Of the paintings in the exhibition at Lubov many use the image of a bat; vector of disease and portent of doom— as a point of departure into abstraction— an evolution from the more representational bat paintings featured predominantly in Tobinʼs first exhibition at the gallery. To read Tobinʼs paintings as merely morose or bleak though would be a mistake. Bats are also cute and misunderstood, frightening both white wine loving suburban women and children who have watched too many old cartoons.

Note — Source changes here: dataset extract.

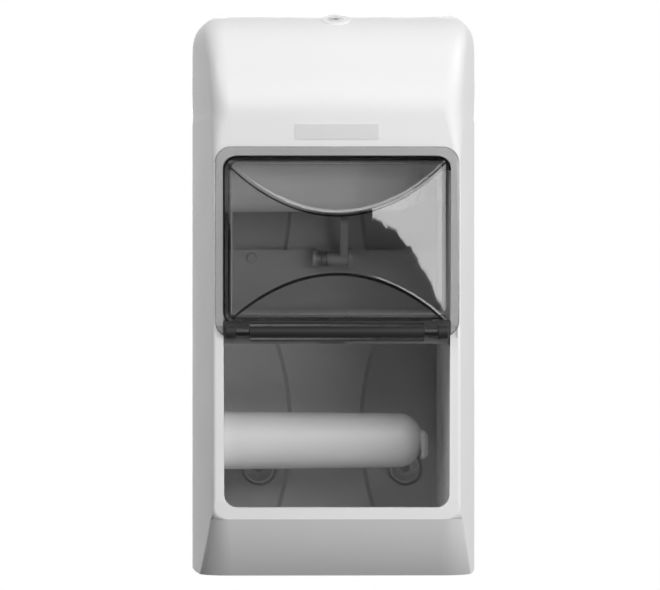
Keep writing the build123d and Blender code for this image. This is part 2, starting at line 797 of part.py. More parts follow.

These new paintings are an unusually bright vision of apocalypse, figures dancing on a tightrope at the edge of an abyss. Tobin possesses an abundance of eccentric painterly skills from scraping, knifing, glazing, delicate brushwork, and spray painting. He takes risks with the endless possibilities his chosen medium offers, never dropping into failure but occasionally humming in that perfect space between flop and masterpiece—an enviable location for a postmodern painter to exist.

References that avoid being referential can be spotted in square inch sections of paintings throughout the exhibition: Odilon Redon, Gustav Klimt, Joan Mitchell, Ridley Scottʼs Alien (1979), Paul Verhoevenʼs Basic Instinct (1992) as seen through the lens of Lucas Cranach, the haunting self-portraiture of Felix Nussbaum. It is not a stretch to imagine the artist wishing he could have had a mural alongside Jean Michel Basquiat and Keith Haring at the Palladium, if nightclubs of that magnitude still existed in New York.

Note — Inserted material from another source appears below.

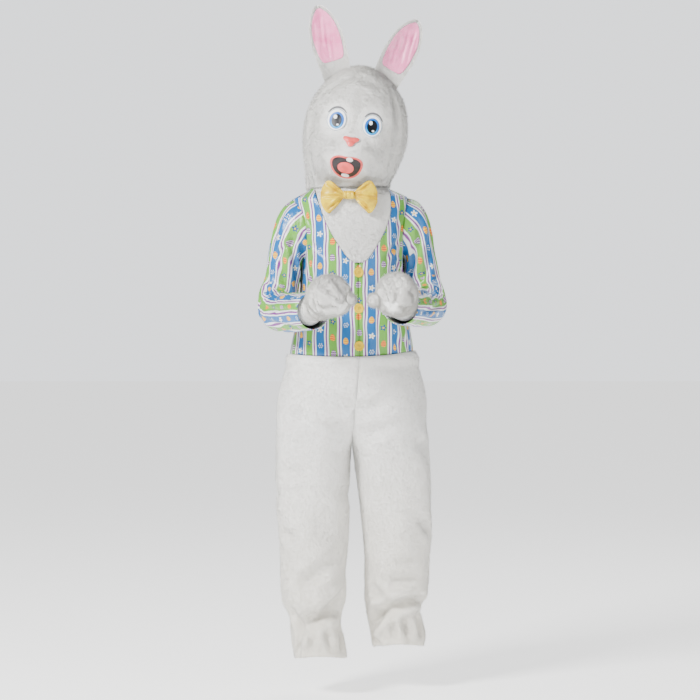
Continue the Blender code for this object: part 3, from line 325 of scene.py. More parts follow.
def ripples(points, seed, wavelength, count=14):
    """Faint random unevenness of cloth, from 1 to -1."""
    chance = np.random.default_rng(seed)
    directions = unit(chance.normal(size=(count, 3)))
    lengths = wavelength * chance.uniform(0.6, 1.6, count)
    phases = chance.uniform(0, 2 * math.pi, count)
    waves = np.sin(points @ (directions * (2 * math.pi / lengths)[:, None]).T + phases)
    return waves.sum(1) / math.sqrt(count / 2) / 2.2


# Materials

STRIPE_REPEAT = 0.058
MOTIF_STEP, MOTIF_SHIFT = 0.036, 0.047
WIDE_BAND, EDGE_SOFTNESS = 0.0092, 0.0005
WHITE_SATIN = linear(232, 236, 236)
GREEN_SATIN = linear(100, 164, 58)
PURPLE_SATIN = linear(122, 50, 134)
BLUE_SATIN = linear(0, 98, 162)
NAVY = linear(22, 60, 140)
ORANGE = linear(228, 76, 34)
YELLOW = linear(244, 196, 36)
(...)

On my last visit to Tobinʼs studio, he showed me the materials he worked with. The way he synthesized them was foreign to me. The two largest paintings, Miasma [Splitting], 2021-2022 and Miasma [Projection], 2021-2022 are made with oil stick, oil paint, spray paint, flashe, and cold wax on two household doors hinged to create one surface. In sections of these large diptychs, some areas connect—a spray painted line from the left panel is carried into the right. In other sections, shapes and colors end abruptly at the seam. Harmony exists next to discord, the paintings invite one to enter before asking one to leave.

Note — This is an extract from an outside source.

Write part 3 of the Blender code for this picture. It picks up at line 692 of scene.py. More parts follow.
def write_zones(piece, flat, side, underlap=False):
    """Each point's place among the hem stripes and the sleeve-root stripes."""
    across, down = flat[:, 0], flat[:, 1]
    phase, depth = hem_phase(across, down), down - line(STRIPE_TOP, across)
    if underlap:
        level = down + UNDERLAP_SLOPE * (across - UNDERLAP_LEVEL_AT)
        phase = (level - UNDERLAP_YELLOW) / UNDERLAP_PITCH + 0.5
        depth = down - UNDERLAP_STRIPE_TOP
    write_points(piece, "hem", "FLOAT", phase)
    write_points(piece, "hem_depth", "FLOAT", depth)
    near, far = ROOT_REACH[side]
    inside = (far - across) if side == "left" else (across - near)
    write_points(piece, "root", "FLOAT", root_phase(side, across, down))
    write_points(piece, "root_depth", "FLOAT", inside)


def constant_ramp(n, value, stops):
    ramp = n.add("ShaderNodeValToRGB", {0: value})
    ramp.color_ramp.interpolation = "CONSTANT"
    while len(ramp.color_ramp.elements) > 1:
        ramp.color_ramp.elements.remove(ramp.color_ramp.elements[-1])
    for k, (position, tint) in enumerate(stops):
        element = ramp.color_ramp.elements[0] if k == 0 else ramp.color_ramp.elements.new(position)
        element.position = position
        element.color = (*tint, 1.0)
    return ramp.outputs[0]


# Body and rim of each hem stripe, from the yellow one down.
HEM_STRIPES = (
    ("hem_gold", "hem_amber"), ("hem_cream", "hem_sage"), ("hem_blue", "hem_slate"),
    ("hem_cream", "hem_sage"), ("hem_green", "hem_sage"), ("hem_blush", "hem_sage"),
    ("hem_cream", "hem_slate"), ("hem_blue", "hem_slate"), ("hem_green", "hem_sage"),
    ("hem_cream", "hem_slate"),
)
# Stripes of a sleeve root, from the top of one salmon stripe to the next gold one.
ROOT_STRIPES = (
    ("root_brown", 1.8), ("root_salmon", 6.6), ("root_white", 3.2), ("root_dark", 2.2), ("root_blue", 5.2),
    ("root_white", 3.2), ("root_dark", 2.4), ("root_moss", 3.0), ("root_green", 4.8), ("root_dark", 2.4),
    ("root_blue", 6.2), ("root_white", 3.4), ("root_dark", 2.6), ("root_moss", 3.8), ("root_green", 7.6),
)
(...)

These two largest paintings seem to best represent Tobinʼs promiscuous range of techniques and willingness to obliterate the figure in the service of abstract dynamism, humor and pathos. Great beauty is present but so is a kind of garish, suspiciously inviting horror. Cognitive dissonance is an overused phrase; it exists to some extent in this work but it is all more seductive than it is disconcerting.

One of the best reactions I could ever have is to envy the maker or writer of something I've seen or read. I envy Tobinʼs commitment to painting. I envy the way he makes labor look effortless and complexity look simple. I envy his fearlessness, and I envy his fearsome talent.

When I asked about the title of the exhibition, he told me, in reference to the Piet Mondrian painting Victory Boogie Woogie, 1944, that heʼd simply tried imagining the opposite of victory:

“Doom, of course,” he said, and then he laughed.  

—Brad Phillips, September 2022.

Kevin Tobin (b. 1989, Canada) lives and works in Brooklyn, NY. He received a BFA from the College for Creative Studies in Detroit, MI in 2011. Recent exhibitions include Rainbow Body Problem, No Gallery, NY (2022); NADA Miami with Lubov, Miami (2021); Open Circle. Small World, Fragment Gallery, Moscow (2021); Wild Frontiers, The Pit, Los Angeles (2021); Always Fresh, New York (2021); All by Myself, Lubov, New York (2021).